Years ago in the late 60s there appeared in one of the news magazines an article suggesting that the government give every child born in the USA $300.00. This amount was to be placed in an interest bearing account belonging to the child and left untouched until retirement. Someone do the math as to what that would yield over the past 65 years.
That of course never happened. But the Australians did something similar without any government gift and they have a retirement system that actually works.
We could learn something if we wished. But we don’t and we won’t.
Jon Smith 04/05/2017
What the U.S. Can Learn from Australia’s ‘Super’ Retirement System
Americans could stand to save a lot more money than they do now.
From National Review: By STEPHEN SCHMALHOFER, April 5, 2017
In 1697, black swans were first discovered in Western Australia. In 1983, Australians discovered a golden goose. This is the true story of the Eighth Wonder of the World: Australian Superannuation. In a new political history, Keating’s and Kelty’s Super Legacy: The Birth and Relentless Threats to the Australian System of Superannuation, former MP Mary Easson demonstrates an insider’s eyes and ears for the backroom brawls fought by big personalities over a big idea made real: retirement savings and investment for all workers, funded by mandatory employer contributions.
In America, limited 401k options are available to mostly white collar professionals. In Australia, retail, construction, and office workers alike enjoy the highest per capita investment in managed funds with access to university endowment-style asset allocation, including Australian and international public equities, fixed income, real estate, infrastructure, hedge funds, private equity, and cash. While the average U.S. savings rate is a meager 5.7 percent, Australians automatically save 9.5 percent in their superannuation accounts, a number set to increase to 12 percent by 2025. Employees can add their own contributions (tax-advantaged for employee and employer) to maximize their savings. Their accounts are fully portable, following modern workers as they change jobs or drop in and out of the workforce to care for children or elderly parents. Upon retirement, the lump sum in each account can be converted into an annuity for long-lasting retirement income, eliminating the risk of outliving one’s savings.
This system of compulsory superannuation is the beating heart of Australia’s world-leading approach to retirement income, supplemented with a limited government pension and individual savings.
What binds Americans in 2017 and beyond? Are we only united against scapegoats and trumped up enemies, or can we create new opportunities for solidarity and prosperity? In November, voters sent a clear message: We want to work and save to provide for our families, our communities, and our country. With the Republican party in its strongest position since the Roaring Twenties, GOP leaders should learn from the failure of President George W. Bush’s ambitiously articulated but ultimately abandoned “Ownership Society.” Bush’s proposal to create individual accounts for Social Security failed to gain support, and a precious opportunity for new multi-generational wealth creation was instead squandered, as Americans threw their money away on teaser-rate mortgages and home-equity loans. While we ate our seed corn, Australians gathered billions of dollars in annual contributions. With over $2.2 trillion currently invested, Australian unions, employers, and politicians have created a prosperous “Shareholder Society.”

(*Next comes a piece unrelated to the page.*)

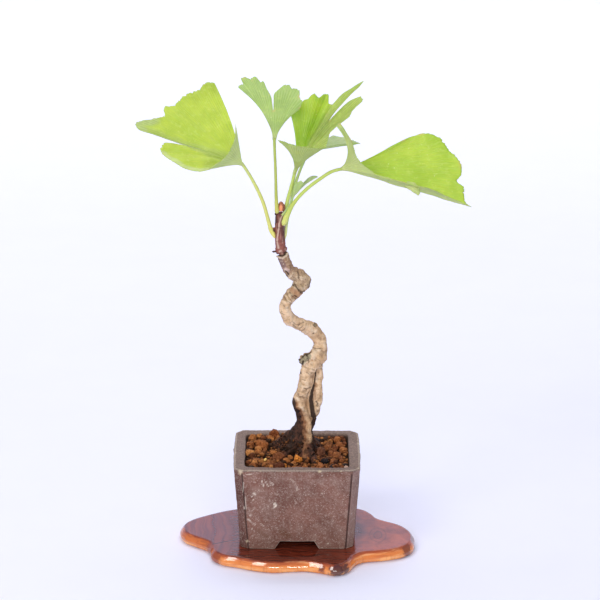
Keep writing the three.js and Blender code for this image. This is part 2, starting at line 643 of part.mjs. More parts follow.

The GOP is paralyzed by tone-deaf discussions of “entitlement reform” while anxious Americans worry more about the balance of their savings account than balancing the national budget. Across the aisle, Massachusetts senator Elizabeth Warren demands higher capital requirements for banks, but ignores the opportunity to capitalize Social Security as an endowment for future generations. Now we risk the degradation of Social Security into a means-tested welfare scheme, unused and neglected by the affluent, abandoned to the poor. But in the “national savings nation” at the end of the world, both white-collar professionals and blue-collar workers enjoy access to the power of compounding returns on capital. While our scheme forces retiring Baby Boomers into actuarial battle against their progeny, Australian superannuation is a Burkean “contract between the past, the present, and those yet unborn.” By deferring compensation (and consumption), Australian workers accumulate assets that weave more resiliency into the social safety net, rather than piling up unfunded liabilities which threaten to tear it down in the times of demographic or economic stress when they are needed most.